We depend on our five vertical consumer website categories for a significant portion of our revenues. We have continued to diversify the Company's revenue streams as evidenced by adding two verticals in 2008 - shopping and careers
- which continue to mitigate the risk of downward cycles in any one consumer category.

Our Revenues

We derive our revenues from two segments: Consumer Internet and Licensing. In our Consumer Internet segment, our revenues are primarily derived from advertisers. In our Licensing segment, our revenues are derived from the licensing of data and technology tools and services to automotive manufacturers and proprietary software for website communities.
Our revenues grew 15.7% from $89.9 million in 2007 to $104.0 million in 2008. The key factors influencing our growth were:

• the addition of websites that we owned, operated and grew, which offered new advertising opportunities to our existing advertisers and facilitated new advertising relationships;
• increased advertising sales on our websites as our Consumer Internet audiences grew;
• increased licensing revenues from our automotive licensing customer base; and
• increased licensing revenues from Jelsoft's vBulletin software.
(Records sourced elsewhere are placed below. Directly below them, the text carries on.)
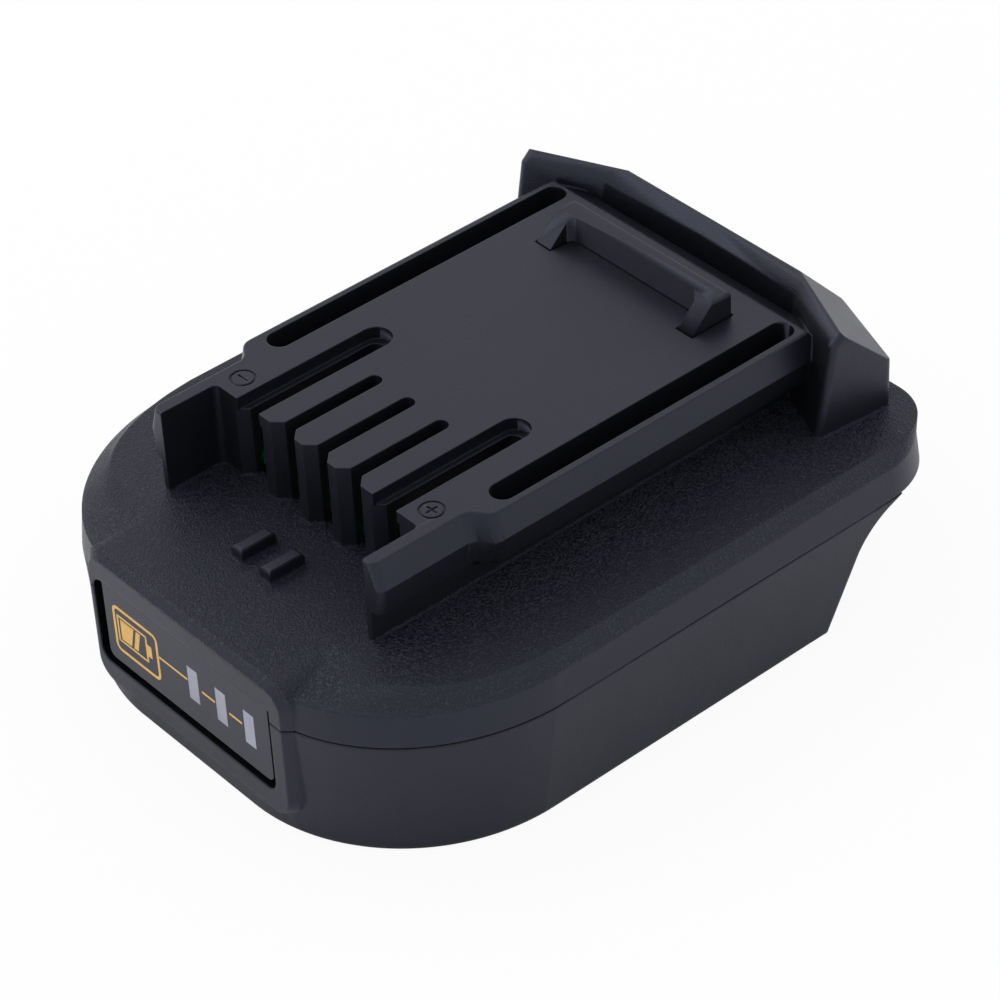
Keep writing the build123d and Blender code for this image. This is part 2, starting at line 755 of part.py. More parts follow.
# Coil springs between the space over the receptacle and the latch plate
for name, side in (("latch_spring_left", -1), ("latch_spring_right", 1)):
    with BuildPart() as spring:
        column([(side * spring_x, spring_y)], spring_radius, cavity_floor, latch_plate_bottom)
        column([(side * spring_x, spring_y)], spring_radius - spring_wall, cavity_floor, latch_plate_bottom,
               Mode.SUBTRACT)
    spring.part.label = name
    export_step(spring.part, "parts/" + name + ".step")


# Main board on its posts, with its controller underneath
with BuildPart() as main_board:
    block(-board_half, board_half, -board_front, board_rear, board_bottom, board_top)
    block(-chip_size / 2, chip_size / 2, chip_y - chip_size / 2, chip_y + chip_size / 2,
          board_bottom - chip_height, board_bottom)
main_board.part.label = "main_board"
export_step(main_board.part, "parts/main_board.step")

# Insert that stands on the board and parts the clips
with BuildPart() as terminal_carrier:
    block(-insert_half, insert_half, -insert_front, insert_rear, board_top, bay_top)
    for places, width, tip in ((wide_places, insert_wide_slot, wide_slot_tip),
                               (narrow_places, insert_narrow_slot, narrow_slot_tip)):
        with BuildSketch(Plane.XY.offset(board_top)):
            with Locations([(x, -(insert_front + overrun + tip - insert_slot_tip) / 2) for x in places]):
                Rectangle(width, insert_front + overrun - tip + insert_slot_tip)
        extrude(amount=bay_top - board_top, mode=Mode.SUBTRACT)
terminal_carrier.part.label = "terminal_carrier"
export_step(terminal_carrier.part, "parts/terminal_carrier.step")


def clip(name, x, half, pinch, flare, sheet, length):
    # a folded spring clip: foot on the board, two leaves that pinch the tool's blade and flare out
    foot = board_top + sheet / 2
    top = bay_top - clip_top_gap
    shoulder = foot + (top - foot) * shoulder_share
    waist = foot + (top - foot) * pinch_share
    with BuildPart() as made:
        with BuildSketch(Plane.XZ.offset(clip_front)) as profile:
            with BuildLine():
                fold = FilletPolyline((x - flare, top), (x - pinch, waist), (x - half, shoulder), (x - half, foot),
                                      (x + half, foot), (x + half, shoulder), (x + pinch, waist),
                                      (x + flare, top), radius=clip_bend)
            trace(fold, line_width=sheet)
        extrude(profile.sketch, amount=-length)
    made.part.label = name
    export_step(made.part, "parts/" + name + ".step")


clip("positive_clip", wide_slot_x, wide_clip_half, wide_clip_pinch, wide_clip_flare, wide_clip_sheet,
     wide_clip_length)
clip("negative_clip", -wide_slot_x, wide_clip_half, wide_clip_pinch, wide_clip_flare, wide_clip_sheet,
     wide_clip_length)
for name, x in zip(("signal_clip_left", "signal_clip_centre", "signal_clip_right"), narrow_places):
    clip(name, x, narrow_clip_half, narrow_clip_pinch, narrow_clip_flare, narrow_clip_sheet,
         narrow_clip_length)


# Block at the front of the receptacle, slotted for the blades and their tails
blade_sets = [("negative_blade", -power_blade_x, power_blade_sheet, power_blade_bottom, power_blade_top,
               power_blade_tip),
              ("positive_blade", power_blade_x, power_blade_sheet, power_blade_bottom, power_blade_top,
               power_blade_tip)]
for name, x in zip(("signal_blade_left", "signal_blade_centre", "signal_blade_right"), narrow_places):
    blade_sets.append((name, x, signal_blade_sheet, signal_blade_bottom, signal_blade_top, signal_blade_tip))

with BuildPart() as receptacle_block:
    block(-block_half, block_half, -receptacle_front, -block_rear, block_bottom, receptacle_top)
    for name, x, sheet, bottom, top, tip in blade_sets:
        half = sheet / 2 + blade_clearance
        block(x - half, x + half, -blade_root, -block_rear, bottom, top, Mode.SUBTRACT)
        block(x - half, x + half, -tail_front - blade_clearance, tail_rear + blade_clearance, top, receptacle_top,
              Mode.SUBTRACT)
receptacle_block.part.label = "receptacle_block"
export_step(receptacle_block.part, "parts/receptacle_block.step")

# Blades for the donor battery, each with a tail up to the main board
for name, x, sheet, bottom, top, tip in blade_sets:
    with BuildPart() as blade:
        block(x - sheet / 2, x + sheet / 2, -blade_root, -tip, bottom, top)
        chamfer(blade.faces().sort_by(Axis.Y)[-1].edges(), blade_point)
        block(x - sheet / 2, x + sheet / 2, -tail_front, tail_rear, top, board_bottom)
    blade.part.label = name
    export_step(blade.part, "parts/" + name + ".step")


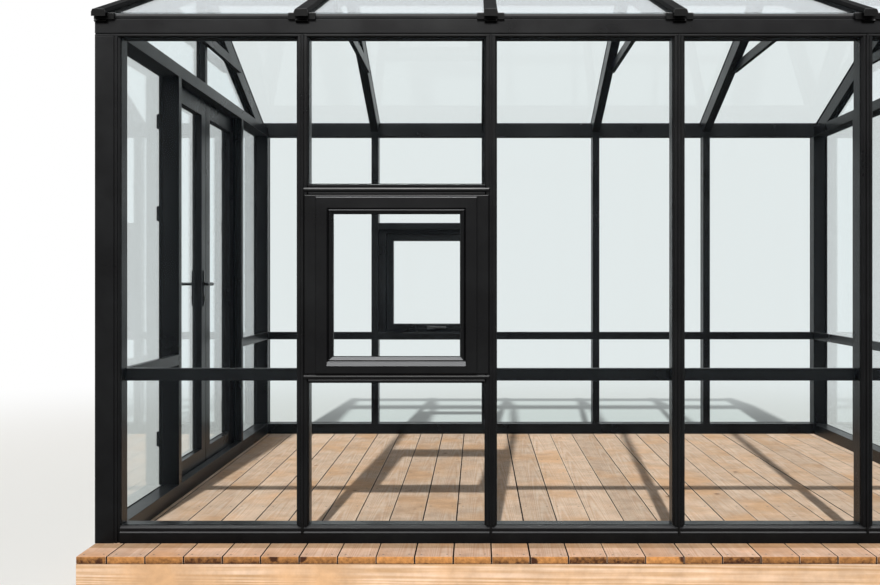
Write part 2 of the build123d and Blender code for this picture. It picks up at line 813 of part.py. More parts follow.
def leaf_hinges():
    """The moving halves: a barrel with a bore, and a plate on the face of the leaf."""
    pieces = []
    for centre in hinge_heights:
        low, high = knuckle_gap / 2, knuckle_gap / 2 + knuckle_height
        barrel = knuckle(centre, low, high)
        flap = block((pin_along - hinge_plate_width, pin_along),
                     (leaf_front - hinge_plate_thickness, leaf_front), (centre + low, centre + high))
        bore = Pos(pin_along, pin_inward, centre) * Cylinder(
            pin_radius + clearance, 2 * (high + clearance))
        pieces.append(barrel + flap - bore)
    return pieces


def post_hinges():
    """The fixed halves: a barrel with the pin, and a plate on the face of the door post."""
    pieces = []
    for centre in hinge_heights:
        low, high = -knuckle_gap / 2 - knuckle_height, -knuckle_gap / 2
        barrel = knuckle(centre, low, high)
        pin_low, pin_high = high - pin_root, knuckle_gap / 2 + knuckle_height
        pin = Pos(pin_along, pin_inward, centre + (pin_low + pin_high) / 2) * Cylinder(
            pin_radius, pin_high - pin_low)
        web = block((opening_half, opening_half + knuckle_radius / 2), (pin_inward, 0),
                    (centre + low, centre + high))
        flap = block((opening_half, opening_half + hinge_plate_width), (-hinge_plate_thickness, 0),
                     (centre + low, centre + high))
        pieces.append(barrel + pin + web + flap)
    return pieces


def spindle_place():
    """Along and up of the handle's spindle on the front leaf."""
    return leaf_inner + handle_backset, handle_height


def handle():
    """Lever handle on both faces of the front leaf, on one spindle, and its two plates."""
    along, up = spindle_place()
    toward_y = Rotation(90, 0, 0)
    reach = lever_stand_off + escutcheon_thickness
    front, back = leaf_front - reach, leaf_back + reach
    spindle = Pos(along, (front + back) / 2, up) * toward_y * Cylinder(spindle_radius, back - front)
    levers = spindle
    for face, out in ((leaf_front, -1), (leaf_back, 1)):
        start = face + out * (escutcheon_thickness + clearance)
        end = face + out * reach
        neck = Pos(along, (start + end) / 2, up) * toward_y * Cylinder(lever_neck_radius,
                                                                      abs(end - start))
        grip = Pos(along + lever_length / 2, end, up) * Rotation(0, 90, 0) * Cylinder(
            lever_radius, lever_length)
        levers = levers + neck + grip
    bore = Pos(along, (front + back) / 2, up) * toward_y * Cylinder(spindle_radius + clearance,
                                                                    back - front)
    plates = []
    for face, out in ((leaf_front, -1), (leaf_back, 1)):
        low, high = sorted((face, face + out * escutcheon_thickness))
        plate = block((along - escutcheon_width / 2, along + escutcheon_width / 2), (low, high),
                      (up - escutcheon_below, up + escutcheon_above))
        plates.append(plate - bore)
    return levers, plates, bore


def door():
    front_frame, front_pane = leaf(1)
    back_frame, back_pane = leaf(-1)
    levers, plates, bore = handle()
    middle_plane = Plane.YZ
    leaf_side, post_side = leaf_hinges(), post_hinges()
    return {
        "front_leaf_frame": placed("left", [front_frame - bore]),
        "front_leaf_glass": placed("left", [front_pane]),
        "front_leaf_hinges": placed("left", leaf_side),
        "lever_handle": placed("left", [levers]),
        "handle_plates": placed("left", plates),
        "back_leaf_frame": placed("left", [back_frame]),
        "back_leaf_glass": placed("left", [back_pane]),
        "back_leaf_hinges": placed("left", [mirror(piece, middle_plane) for piece in leaf_side]),
        "door_hinge_plates": placed("left", post_side + [mirror(piece, middle_plane)
                                                           for piece in post_side]),
    }


# Assembly

def pane_slots():
    """Every slot that a wall pane needs in the bars round it, in its place."""
    back_window_bay = bays_long - 1 - window_line
    outlines = {"front": long_wall_panes(window_line), "back": long_wall_panes(back_window_bay),
                "left": left_wall_panes() + gable_panes(),
                "right": right_wall_panes() + gable_panes()}
    return [slot for name, shapes in outlines.items()
            for slot in placed(name, [glass(shape, grow=clearance) for shape in shapes])]


def build():
    slots = pane_slots()
    back_window_bay = bays_long - 1 - window_line
    front, front_transoms = long_wall("front", window_line, slots)
    back, back_transoms = long_wall("back", back_window_bay, slots)
    nodes = {**deck_parts(), **front, **back, **left_wall(slots), **right_wall(slots),
             **corner_posts(slots), "window_transoms": front_transoms + back_transoms}
    front_window, back_window = window("front", window_line), window("back", back_window_bay)
    for name, pieces in front_window.items():
        nodes[name] = pieces + back_window[name]
    return {**nodes, **roof(slots), **ridge(slots), **collar_ties(), **king_mullions(slots),
            **eave_blocks(), **door()}


def save(name, pieces):
    solids = [solid for piece in pieces for solid in piece.solids()]
    shape = solids[0] if len(solids) == 1 else Compound(solids)
    export_step(shape, f"parts/{name}.step")


os.makedirs("parts", exist_ok=True)
for node_name, node_pieces in build().items():
    save(node_name, node_pieces)
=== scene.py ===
# %% [markdown]
# # Glass greenhouse
# A walk-in greenhouse with a black aluminium frame stands on a timber deck. Its frame comes
# from the CAD model, which is loaded first and never moved. This script gives the frame its
# finishes, lays the deck's boards one by one, and adds the small parts that a CAD model leaves
# out. The numbers are metres, X runs along the ridge, and the wall in front is at -Y.

# %% Load the frame
import json
import math
import random

import bmesh
import bpy
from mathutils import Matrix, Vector


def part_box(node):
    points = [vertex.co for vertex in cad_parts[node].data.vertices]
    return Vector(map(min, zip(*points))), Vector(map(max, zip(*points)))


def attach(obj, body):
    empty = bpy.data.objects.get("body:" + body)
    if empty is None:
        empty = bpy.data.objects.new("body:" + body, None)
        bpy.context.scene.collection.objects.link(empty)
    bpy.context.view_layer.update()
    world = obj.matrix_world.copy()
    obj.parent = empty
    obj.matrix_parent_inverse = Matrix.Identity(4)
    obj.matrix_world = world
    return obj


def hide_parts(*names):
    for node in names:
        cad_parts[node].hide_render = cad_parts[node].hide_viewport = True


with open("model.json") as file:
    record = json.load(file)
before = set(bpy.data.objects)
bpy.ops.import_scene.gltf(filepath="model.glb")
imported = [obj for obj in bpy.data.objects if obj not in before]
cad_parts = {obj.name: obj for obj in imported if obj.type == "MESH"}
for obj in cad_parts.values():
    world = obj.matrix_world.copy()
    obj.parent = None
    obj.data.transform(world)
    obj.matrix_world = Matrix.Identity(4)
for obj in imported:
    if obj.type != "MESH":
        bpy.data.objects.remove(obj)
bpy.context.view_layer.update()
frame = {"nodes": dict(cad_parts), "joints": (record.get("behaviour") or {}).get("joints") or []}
nodes = frame["nodes"]
mm = 0.001

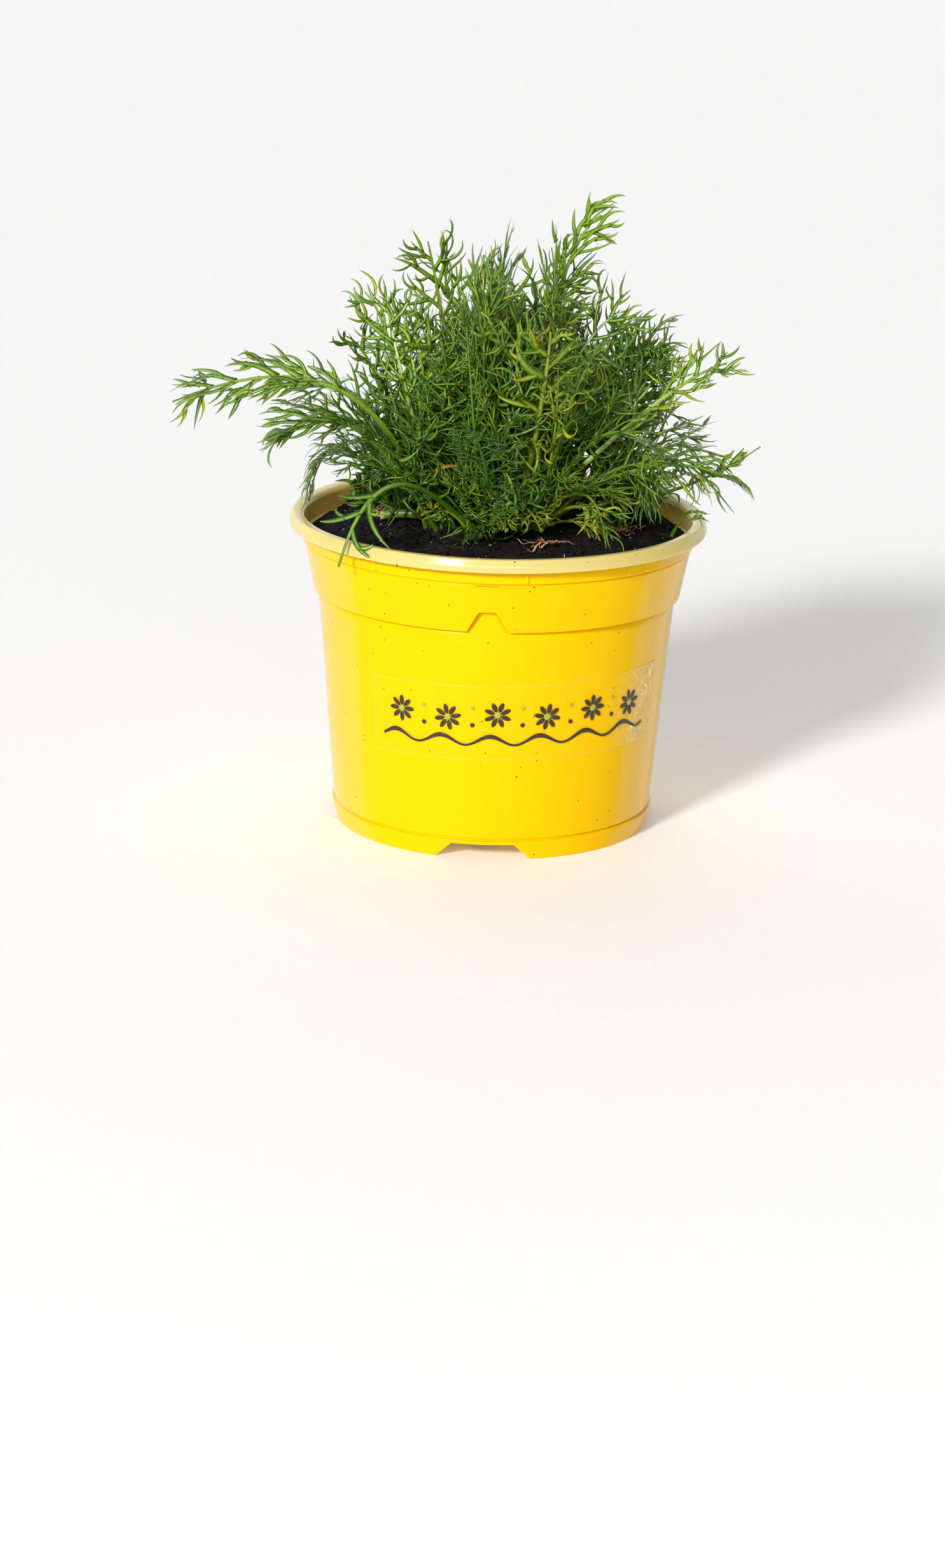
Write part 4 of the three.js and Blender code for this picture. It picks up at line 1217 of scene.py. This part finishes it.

Our revenues in the Consumer Internet segment increased $7.8 million, or a 12.3% increase, during the year ended December 31, 2008 compared to the prior year. This increase was primarily a result of a $14.4 million increase in advertising revenues from our existing and acquired automotive enthusiast, careers, home-related, shopping and travel and leisure websites. Partially offsetting this growth and primarily reflecting the continuing weakness in the automotive industry, our CPA and CPL revenues from automotive dealers declined $6.6 million during fiscal 2008 compared to the same period in the prior year. Such reduced advertising spending is consistent with the industry-wide downturn in the automotive sector. This industry has generally been in a downward cycle that began in the second half of 2006 and significantly deepened in the second half of 2008. We cannot predict how long this negative trend will continue, or when it will end or reverse; our prospects in this area are therefore unpredictable.

During the year ended December 31, 2008 our licensing revenues increased $6.3 million, or a 24.2% increase, as a result of the development of new client accounts and the sale of additional services to existing Autodata client accounts, and by organic growth from Jelsoft's vBulletin software, which was acquired in June 2007.

Historically, our revenues have come from clients located in the United States. Sales denominated in non-U.S. currencies accounted for 12.4% of our revenues in the year ended December 31, 2007, and 17.9% of our revenues during the year ended December 31, 2008. The sales revenues we currently receive in non-U.S. currencies are generally denominated in Canadian dollars and British pound sterling. We receive a small portion of our revenues, which we believe to be an immaterial amount compared to our total revenues, from additional sources outside the United States through credit card and merchant account transactions through the Internet. In these transactions, non-U.S. currencies paid are automatically converted to U.S. dollars by credit card companies and other payment intermediaries.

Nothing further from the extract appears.